Friday, October 19, 2018

Heartlands


We are consumed by nature in the same way as nature is consumed by us. Mutual erosion is inevitable. We form a landscape. The landscape resembles a body. It's lying on the surface of the earth, hands growing out of it, towards space. The human skin, the earth's crust, the layers of a painting – they are worn out, they have been used well. On the road and in the gardens, faces and flowers wither away. Names change but heartlands remain.

Another year spent in the studio, another year spent learning how to see. What's the most private space for me, is yet again, open to the public eye. Not private in the common sense though, it's a dimension where I'm at peace, a place where I've been walking and lying down, a place that I've defined.

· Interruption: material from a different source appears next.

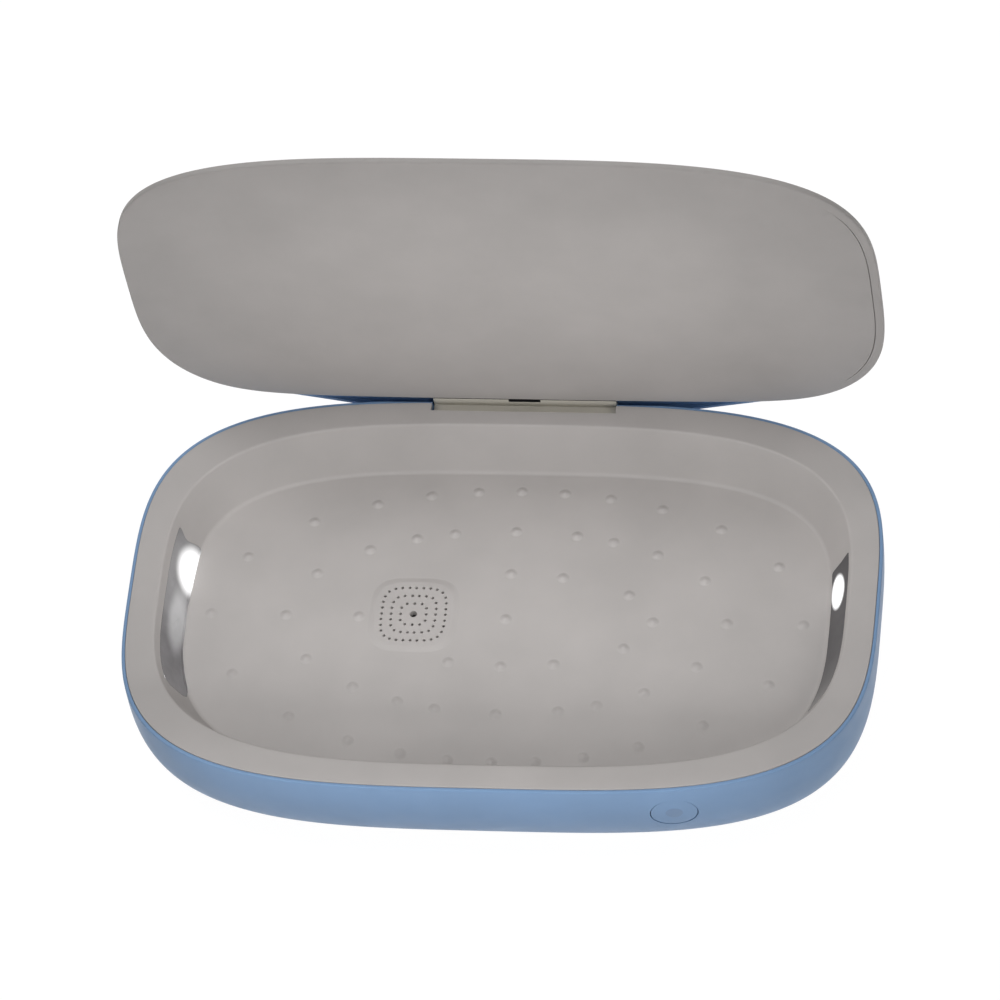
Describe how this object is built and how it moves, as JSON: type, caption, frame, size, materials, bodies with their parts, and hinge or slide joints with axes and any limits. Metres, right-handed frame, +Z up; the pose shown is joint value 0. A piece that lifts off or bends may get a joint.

In short, an exhibition is a collection of footprints. Exhibitions are mere vertical cuts into the flow of painting. And because of that there are many different themes that might come together in the end. Or they might not. Maybe it doesn't look like it to the viewer but I feel like I've been making many different lines of work simultaneously through the years. I'm in this for life, making one lifelong retrospective rather than different kind of exhibitions for every year. I'm slowly building my own imperfect, clumsy temple. Hopefully in the end, the red lines connecting the works can be seen, the unity of different windows revealed.

This year's paintings partly continue the idea of representing substance with pattern rather than through material. I've been exploring the contrast between a surface that evokes a tactile feeling of matter and two dimensional textures made by simple markings, dots or lines. The textures can be seen as immaterial sensations like sounds or light, something you know is there even though it's not tangible or visible. However, this is only one of the ways of painting I'm interested in. My work consists of mixed media, but rather than using it to create a strong effect or a contrast to the traditional use of paint, it has simply become the most natural means to create an image for me. I aim for subtlety in both color and texture creating a surface where also the viewer can lose the sense of time. The things I want to tell you I'd rather whisper than shout.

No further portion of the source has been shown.